Shreepad Joglekar, detail of untitled drawing, charcoal and clear tape on white butcher paper. 

Photographing the white butcher paper, says Joglekar, inspired him to produce the minimalist drawings which he also included in the exhibition.  Using charcoal and clear tape on white butcher paper, each of the three drawings displays a subtle atmosphere of light and depth.  Joglekar plans to take this imagery a step further as he prepares to take digital photographs of his drawings, add additional imagery using digital software and then outputting new negatives from which to make silver prints of the manipulated digital files.   

Various kinds of transgressions are at play in this exhibition.  Each of the artists, although compartmentalized by his academic program, is willing to work (quite competently) in a wide assortment of media.  Little or no attention is paid to differentiation between “documentary documents” and “art documents” in the exhibition.  Joglekar in particular seems to thumb his nose at the preciousness of the “art object” as he allows freshly printed photographs to self-destruct during the exhibit reception and presents drawings made on non-archival materials, paying little attention to the production of “consumable objects.”  

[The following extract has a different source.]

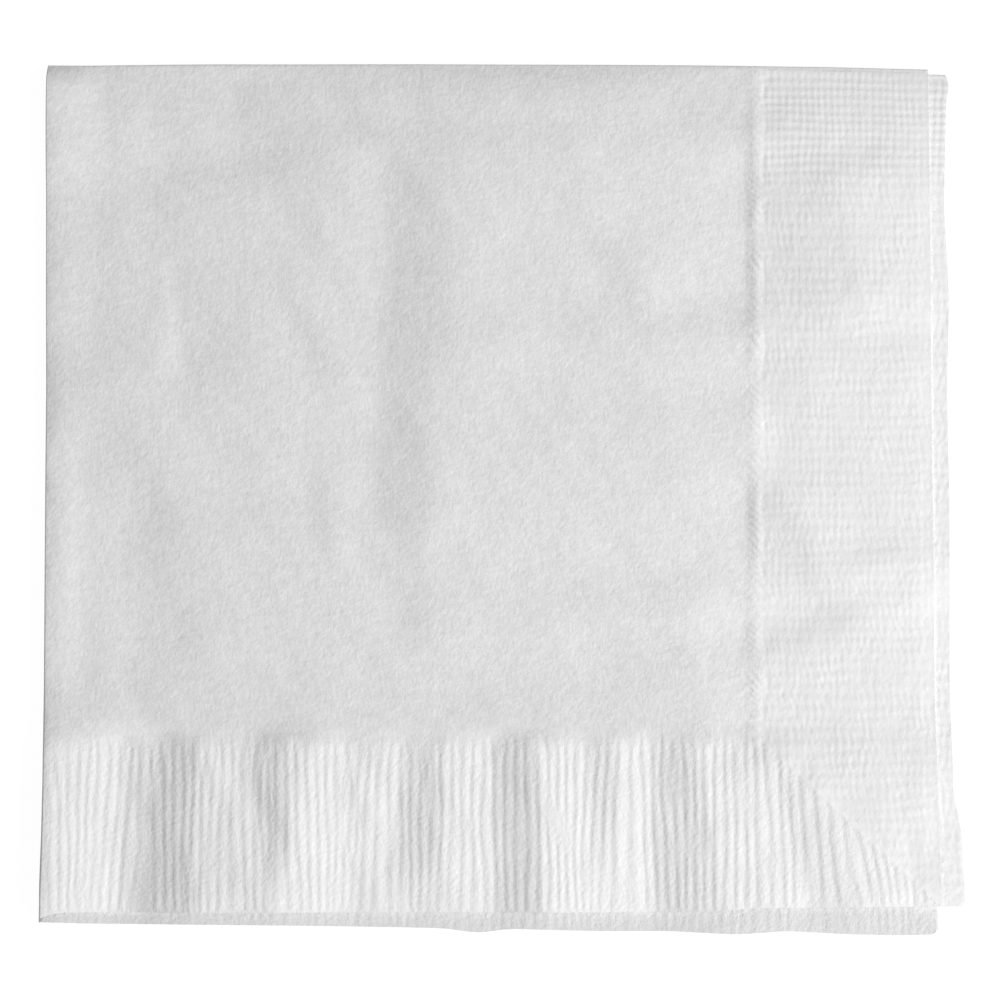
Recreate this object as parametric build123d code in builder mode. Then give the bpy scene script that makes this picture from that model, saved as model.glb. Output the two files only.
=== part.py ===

Art and life are not so separate to this group of young artists as they might have been in the pervious century.  They manage to integrate the making of art and exhibition of art as part of their lived experience.  Patrick Whitfill’s poetry reading during the event as well as the musical performance by Ian Thomas and Rolando Shaw, another MFA candidate in ceramics, were as much about the event as they were about the sorts of activities that had taken place during the camping trip in Palo Duro Canyon.  For those of us who attended the event it was about aesthetic engagement with what was presented and one could almost sense the display of experience rather than object.